1. A computerized method for automated personalized savings comprising: enabling a consumer to identify a source checking account for income deposits and an amount to save; linking the source checking account as a source of funds; determining an amount the customer is able save based on a balance forecast model predictions model; determining the amount the customer is able to save meets a customers request; and delivering an instructions to a bank to transfer a designated amount to a destination savings account.

2. The computerized method of claim 1, further comprising: recommending to the customer how much can be safely transferred to the destination savings account.

3. The computerized method of claim 2, further comprising: using a specified machine learning algorithm to identify the amount to save in the primary checking account based on one or ore forecasted expenses.

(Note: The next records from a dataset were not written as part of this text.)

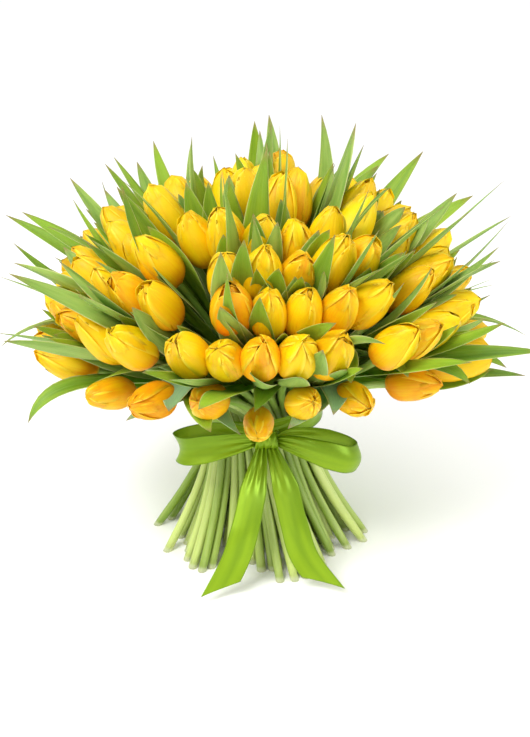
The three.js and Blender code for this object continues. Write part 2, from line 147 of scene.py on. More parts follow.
# ---------- petals ----------
# A tulip head is six waxy petals in two rings of three that cup round each other, yellow with an orange
# flush at the base, each a thin blade fixed at its foot to the top of the stem. The flush is partly the
# petals' own colour and partly painted shade.
class Wire:
    """A socket in a material, which Python's operators join to others by Math nodes."""

    def __init__(self, finish, socket):
        self.finish, self.socket = finish, socket

    def math(self, operation, *values):
        return self.finish.add("ShaderNodeMath", {"operation": operation}, dict(enumerate(values)))

    def __add__(self, other):
        return self.math("ADD", self, other)

    def __sub__(self, other):
        return self.math("SUBTRACT", self, other)

    def __rsub__(self, other):
        return self.math("SUBTRACT", other, self)

    def __mul__(self, other):
        return self.math("MULTIPLY", self, other)

    def __truediv__(self, other):
        return self.math("DIVIDE", self, other)

    __radd__ = __add__
    __rmul__ = __mul__

    def step(self, low, high):
        """0 below low and 1 above high, with a smooth rise between; low may be the greater."""
        settings = {"interpolation_type": "SMOOTHSTEP", "clamp": True}
        return self.finish.add("ShaderNodeMapRange", settings, {0: self, 1: low, 2: high, 3: 0.0, 4: 1.0})


class Finish:
    """A material under construction, its Principled shader, and the wires into it."""

    def __init__(self, name, **fixed):
        self.material = bpy.data.materials.new(name)
        self.material.use_nodes = True
        self.tree = self.material.node_tree
        self.shader = self.tree.nodes["Principled BSDF"]
        for socket, value in fixed.items():
            self.shader.inputs[socket.replace("_", " ")].default_value = value

    def add(self, kind, settings=None, inputs=None, out=0):
        node = self.tree.nodes.new(kind)
        for key, value in (settings or {}).items():
            setattr(node, key, value)
        for key, value in (inputs or {}).items():
            self.join(value, node.inputs[key])
        return Wire(self, node.outputs[out])

    def join(self, value, socket):
        if isinstance(value, Wire):
            self.tree.links.new(value.socket, socket)
        else:
            socket.default_value = value

    def attribute(self, name):
        return self.add("ShaderNodeAttribute", {"attribute_name": name}, out="Fac")

    def along(self, scale, detail=2.0, rough=0.5, distort=0.0):
        """Noise over the UV map, drawn out by the scale of each direction and shifted by luck."""
        uv = self.add("ShaderNodeUVMap", {"uv_map": "UVMap"})
        spread = self.add("ShaderNodeVectorMath", {"operation": "MULTIPLY"}, {0: uv, 1: scale})
        apart = self.add("ShaderNodeCombineXYZ", None, {0: 0.0, 1: 0.0, 2: self.attribute("luck") * 37.0})
        placed = self.add("ShaderNodeVectorMath", {"operation": "ADD"}, {0: spread, 1: apart})
        inputs = {"Vector": placed, "Scale": 1.0, "Detail": detail, "Roughness": rough}
        return self.add("ShaderNodeTexNoise", None, inputs | {"Distortion": distort})

    def uv(self):
        """The two parts of the UV map as wires: across, along."""
        uv = self.add("ShaderNodeUVMap", {"uv_map": "UVMap"})
        return (self.add("ShaderNodeSeparateXYZ", None, {0: uv}, out=k) for k in (0, 1))

    def noise(self, scale, detail=2.0, rough=0.5):
        place = self.add("ShaderNodeTexCoord", out="Object")
        inputs = {"Vector": place, "Scale": scale, "Detail": detail, "Roughness": rough}
        return self.add("ShaderNodeTexNoise", None, inputs)

    def mix(self, share, first, second):
        """The first colour where share is 0 and the second where it is 1."""
        settings = {"data_type": "RGBA", "clamp_factor": True}
        colours = [value if isinstance(value, Wire) else (*value, 1.0) for value in (first, second)]
        return self.add("ShaderNodeMix", settings, {0: share, 6: colours[0], 7: colours[1]}, out=2)

    def set(self, **values):
        for socket, value in values.items():
            self.join(value, self.shader.inputs[socket.replace("_", " ")])

    def from_middle(self, share):
        """0 where share is a half, and 1 where it is 0 or 1."""
        return self.add("ShaderNodeMath", {"operation": "ABSOLUTE"}, {0: share - 0.5}) * 2.0

    def bump(self, height, distance, strength=1.0):
        inputs = {"Height": height, "Distance": distance, "Strength": strength}
        self.set(Normal=self.add("ShaderNodeBump", None, inputs))


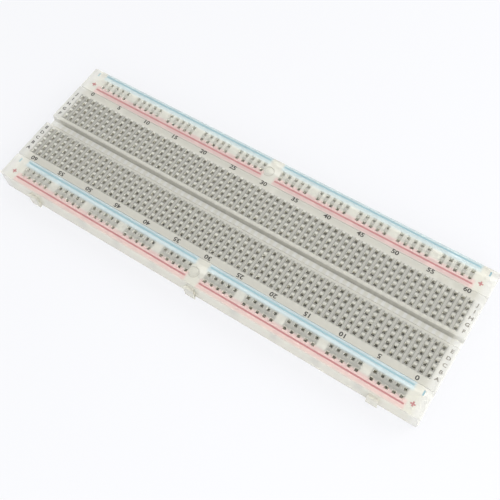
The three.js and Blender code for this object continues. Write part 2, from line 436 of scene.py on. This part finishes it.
def power_skin(side, strip_y):
    def shade(nodes, links, split):
        return rail_shade(nodes, links, split, strip_y, RAIL_SHADE[side])

    glows = [(strip_y + RED_Y, PINK_GLOW), (strip_y + BLUE_Y, BLUE_GLOW)]
    return plastic(f"{side}_power_plastic", CREAM, SKIN_CLEAR, SKIN_ROUGH, shade, lines=glows)


METAL = contact_metal()
FOAM = foam_tape()
PAPER = release_paper()
RED = ink("red_ink", (0.39, 0.17, 0.17), (0.34, 0.14, 0.14))
BLUE = ink("blue_ink", (0.25, 0.375, 0.405), (0.21, 0.33, 0.365))
DARK = ink("dark_ink", (0.05, 0.045, 0.04), (0.03, 0.027, 0.024))
# A lighter ink, for the letters at the right end.
FAINT_INK = ink("faint_dark_ink", (0.24, 0.22, 0.19), (0.14, 0.13, 0.11))

# ---- Mouldings ----
DRAFT = 0.06
CORNER_R = 0.6
DECK_R = 0.03
SEAM_FILL = 0.095
FOOT_R = 0.12
MOUTH = 0.66
THROAT = 0.5
MOUTH_D = 0.35
ROOF_T = 1.6
CELL_W = 1.9
CELL_L = 12.2
GROOVE_W = 3.2
GROOVE_D = 2.6
LIP = 0.32
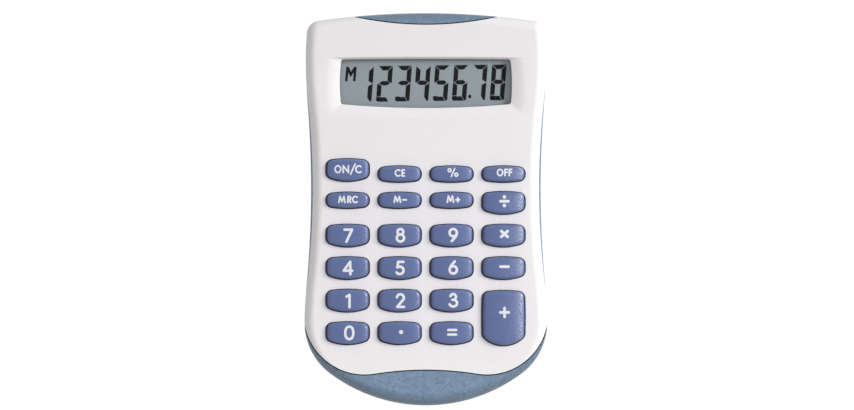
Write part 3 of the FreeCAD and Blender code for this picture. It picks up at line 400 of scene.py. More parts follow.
def key_cap_tree():
    """Sweeps a cap's profile round a rectangle with bowed sides and rounded corners.

    Each vertex of the start mesh is one ring of the cap. Its X is the distance outside the
    outline and its Z the height. crowned says how far the ring follows the arched top, share
    draws it in to the middle of the key, and rounded makes it a circle.
    """
    tree, given, output = geometry_tree("Key Cap", {
        "Middle X": FLOAT, "Middle Y": FLOAT, "Width": FLOAT, "Height": FLOAT,
        "Top Radius": FLOAT, "Side Radius": FLOAT, "Bottom Radius": FLOAT,
        "Corner Radius": FLOAT, "Crown Radius": FLOAT, "Wear": FLOAT, "Points": INTEGER,
        "Material": MATERIAL,
    })
    rings = add(
        tree, "GeometryNodeAttributeDomainSize", {"Geometry": given["Geometry"]}, component="MESH"
    )
    around = given["Points"] * 10
    grid = add(
        tree, "GeometryNodeMeshGrid",
        {"Size X": 1.0, "Size Y": 1.0, "Vertices X": around + 1, "Vertices Y": rings},
    )
    index = add(tree, "GeometryNodeInputIndex")
    step = ((index + 0.5) / rings).math("FLOOR")
    ring = index - step * rings

    def of_ring(value, kind):
        return add(
            tree, "GeometryNodeSampleIndex",
            {"Geometry": given["Geometry"], "Value": value, "Index": ring}, data_type=kind,
        )

    def ring_number(label):
        return of_ring(read(tree, label), "FLOAT")

    place = of_ring(add(tree, "GeometryNodeInputPosition"), "FLOAT_VECTOR")
    outside = part(place, 0)
    level = part(place, 2)
    crowned = ring_number("crowned")
    share = ring_number("share")
    rounded = ring_number("rounded")

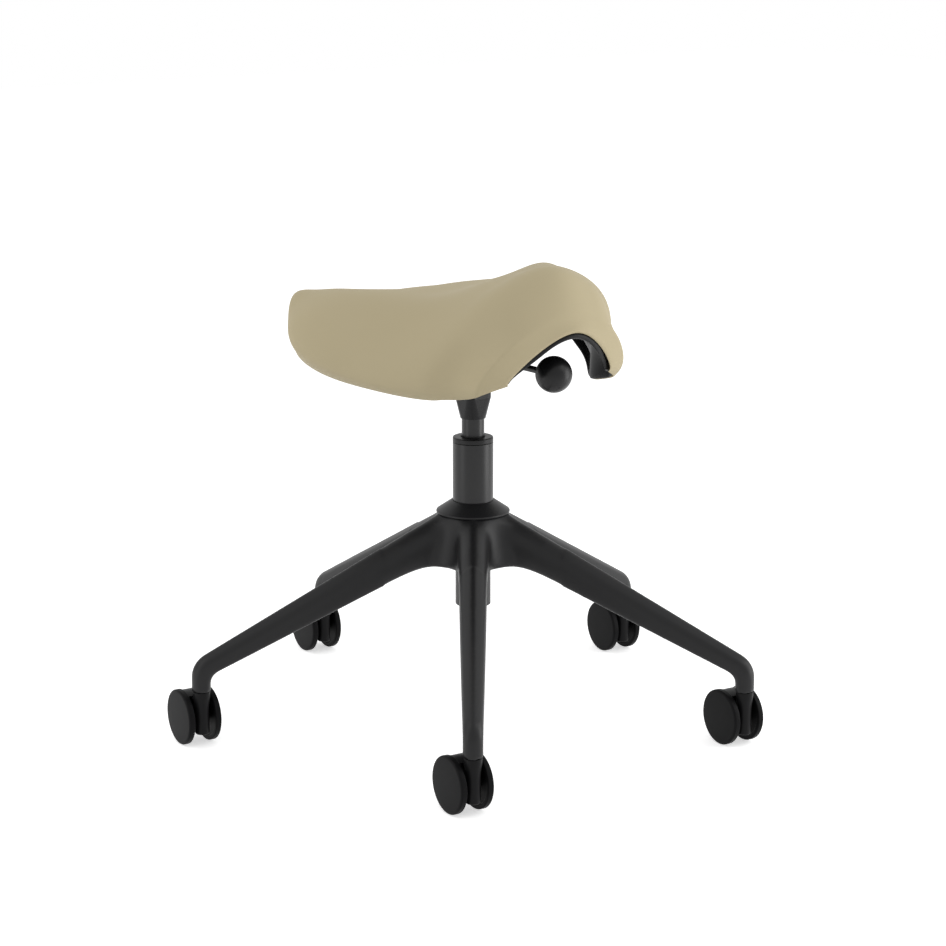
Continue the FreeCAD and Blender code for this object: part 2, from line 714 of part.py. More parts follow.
# Saddle seat: rows of sections across it, from its rear edge over the nose to the edge of the
# arch. A section is flat and leans forward. Places are shares of the seat's length, widths are
# shares of its half width and heights are shares of its rise above the wings' feet.
SEAT_ROW_SHARES = (
    # place, lean, centre, shoulder, half width, widest, rim width, rim height, fullness, lip
    (-0.48, 0.00, 0.55, 0.54, 0.33, 0.49, 0.96, 0.43, 0.26, 0.00),
    (-0.45, 0.00, 0.58, 0.58, 0.45, 0.50, 0.97, 0.36, 0.45, 0.00),
    (-0.39, 0.03, 0.61, 0.59, 0.63, 0.51, 0.97, 0.29, 0.68, 0.00),
    (-0.32, 0.05, 0.59, 0.66, 0.83, 0.66, 0.95, 0.31, 0.88, 0.00),
    (-0.23, 0.09, 0.58, 0.75, 0.94, 0.55, 0.94, 0.26, 0.98, 0.00),
    (-0.09, 0.09, 0.73, 0.73, 1.01, 0.40, 0.85, 0.14, 1.00, 0.00),
    (0.08, 0.09, 0.76, 0.65, 0.88, 0.23, 0.86, 0.06, 1.00, 0.00),
    (0.24, 0.14, 0.87, 0.59, 0.73, 0.15, 0.87, 0.01, 1.00, 0.00),
    (0.36, 0.22, 0.95, 0.62, 0.64, 0.15, 0.87, 0.00, 1.00, 0.00),
    (0.45, 0.33, 1.00, 0.66, 0.58, 0.15, 0.90, 0.01, 0.95, 0.00),
    (0.53, 0.43, 0.92, 0.64, 0.50, 0.16, 0.93, 0.02, 0.82, -0.10),
    (0.58, 0.48, 0.72, 0.49, 0.46, 0.17, 0.98, 0.05, 0.55, 0.25),
    (0.59, 0.48, 0.62, 0.42, 0.43, 0.17, 0.99, 0.10, 0.30, 1.00),
    (0.61, 0.46, 0.56, 0.37, 0.34, 0.19, 0.97, 0.11, 0.12, 0.15),
)
SHOULDER_SHARE = 0.72
CROWN_SHARE = 0.28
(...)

4. The computerized method of claim 3, further comprising: using a specified machine learning algorithm to generate and maintain a balance-forecasting model; and using the balance-forecasting model to identify the amount to save in the primary checking account based on one or ore forecasted expenses.

5. A computerized method for an automatic accelerated debt paydown comprising: enabling a user to opt into accelerated debt paydown process by: identifying one or more current loans of the user; linking a source account in a source bank as a fund source; analyzing a user transaction data; identifying an amount the user can set aside towards debt paydown; and delivering an electronic instruction to the source bank to transfer a designated amount to paydown a loan principal of the one or more current loans.

6. The computerized method of claim 5, wherein the one or more loans comprises a mortgage loan, a student loan, or a credit card debt.

7. The computerized method of claim 6, wherein the source account comprises a source checking account of the user.

8. A computerized method of a multi-intent optimization process that provide an automated and an intelligent movement of money to solve for both saving money and paying down debt comprising: recognizing any available funds in a primary checking account; linking to a source account for funds; enabling a customer to identify a destination account and a target loan to pay down; executing a batch process that analyzes customer transaction data; identifying an amount of the funds that a consumer is able to set aside with an allocation model; implementing an allocation model that: determines a first portion of the amount that is transferred to a saving account; determines a second portion of the amount versus paying down debt; delivering a set of electronic instructions to a relevant bank server of the primary checking account to transfer the first portion of the amount to a savings account and the second portion of the amount to a targeted loan principal.